El título de este texto es el que utilizó Ciorán para escribir un libro en el que sostiene sentencias como la que sigue: “El hombre es el único ser capaz de generar un asco perdurable”. Siendo el pesimista por excelencia, este filósofo —considerado a sí mismo como un francés, puesto que sostenía que la patria era la lengua en la que se escribe—, nos confronta con lo peor de las formas de existencia que podemos asumir.
No se equivocaba. La humanidad —pero más aún, seres concretos e históricamente determinados— ha sido capaz de las peores atrocidades cometidas, ya desde el poder del Estado o ya desde la práctica sádica frente a los semejantes, pero siempre y en cada caso, han sido actos de vileza y ruindad que inevitablemente generan náuseas.
Éste es el caso del fenómeno de las narcofosas en México. Se trata de un grotesco espectáculo en el que la muerte es mucho más que la simple muerte. Se trata de un ejercicio de maldad pura, en el que no hay dioses ni demonios de por medio, sino la más sanguinaria vocación humana (tal vez súper-humana) de sobajar y aniquilar a los otros.
El macabro hallazgo en Colinas de Santa Fe, en Veracruz, no puede ser contextualizado sino en un marco como el aquí planteado: hasta el momento de escribir esto, se habían exhumado 249 cráneos y más de mil piezas de restos humanos despojados de todo, incluso de la memoria que pudieron haber guardado de ellos sus deudos.

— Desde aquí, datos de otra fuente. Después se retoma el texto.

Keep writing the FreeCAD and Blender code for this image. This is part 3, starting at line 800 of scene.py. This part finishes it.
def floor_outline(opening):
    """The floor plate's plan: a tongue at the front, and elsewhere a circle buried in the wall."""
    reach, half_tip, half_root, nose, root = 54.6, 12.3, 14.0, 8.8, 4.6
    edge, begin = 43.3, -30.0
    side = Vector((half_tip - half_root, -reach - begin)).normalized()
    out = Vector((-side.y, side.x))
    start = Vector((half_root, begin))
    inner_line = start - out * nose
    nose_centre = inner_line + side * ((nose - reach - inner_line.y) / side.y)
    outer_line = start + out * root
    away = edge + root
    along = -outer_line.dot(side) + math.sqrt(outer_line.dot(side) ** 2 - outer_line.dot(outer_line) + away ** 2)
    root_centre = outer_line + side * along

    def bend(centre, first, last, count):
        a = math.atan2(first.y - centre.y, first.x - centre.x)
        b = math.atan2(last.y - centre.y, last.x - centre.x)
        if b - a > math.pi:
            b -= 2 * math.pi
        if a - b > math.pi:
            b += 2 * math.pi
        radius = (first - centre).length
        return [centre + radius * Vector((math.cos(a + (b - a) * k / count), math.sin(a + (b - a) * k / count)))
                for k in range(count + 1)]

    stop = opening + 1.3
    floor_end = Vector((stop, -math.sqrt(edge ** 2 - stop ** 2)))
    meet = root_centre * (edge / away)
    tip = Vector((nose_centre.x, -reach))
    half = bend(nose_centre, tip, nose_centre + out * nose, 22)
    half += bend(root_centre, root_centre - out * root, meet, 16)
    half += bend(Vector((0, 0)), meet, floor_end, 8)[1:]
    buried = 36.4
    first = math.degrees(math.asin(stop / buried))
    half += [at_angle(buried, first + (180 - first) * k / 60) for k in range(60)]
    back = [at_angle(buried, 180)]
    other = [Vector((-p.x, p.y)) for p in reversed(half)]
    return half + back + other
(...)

Hasta ahora se ha planteado que el caso mexicano constituye una de las peores experiencias globales de la desaparición forzada. Sin embargo, debe asumirse que ese concepto ya no alcanza para describir el horror generalizado que en cada nuevo hallazgo nos deja a todos estupefactos y con una absoluta sensación de vértigo.
No hay nada que pueda generar consuelo, porque cada veta de muerte que se abre provoca el estallido de las pústulas que están presentes en cada centímetro de la “piel institucional” de este ya no solo dolorido y agraviado, sino, ante todo, desolado país.
Lo terrorífico de las fosas clandestinas llenas de cadáveres no es únicamente el carácter maldito del asesinato impune de miles de personas: se trata también de una práctica terrorista —en el sentido más literal del término— en el que morir y desaparecer es lo menos grave que puede ocurrir.
Sabemos, por los registros forenses, que las personas que son encontradas en las fosas son torturadas antes de morir: es decir, lo más cruel del miedo que este fenómeno nos inflige es saber que cualquiera puede ser secuestrado y posteriormente sometido a los más infamantes tratos que un ser humano puede sufrir.
Es triste asumir que en prácticamente cualquier lugar del territorio nacional se haga un hoyo y salgan cadáveres. Frente a esto, la figura aquella de “los veneros del diablo” adquiere un significado literalmente maldito, porque, en lugar de guardar el mayor tesoro nacional, la tierra de ahora ha sido mancillada enterrando en ella la posibilidad de una muerte digna.
La existencia de las narcofosas constituye el episodio más negro de nuestra historia reciente, porque sus perpetradores actúan no sólo con impunidad, sino con la connivencia de las autoridades en todos los niveles, y porque en todos los casos han logrado persistir en su práctica maléfica.
Nos hemos convertido en un país monstruoso en el que conviven, por una parte, la frivolidad y la ostentación de la clase política, y por el otro, la más extrema violencia de un México bárbaro que no ha terminado de irse y que, al contrario, amenaza constantemente con instalarse como anomalía histórica normalizada.
Esta realidad oscura nos condena y nos hace portadores de la “marca de Caín”, un estigma que, por el bien de todos, debemos ser capaces de exorcizar, porque en ello nos va la posibilidad de cimentar una nueva esperanza.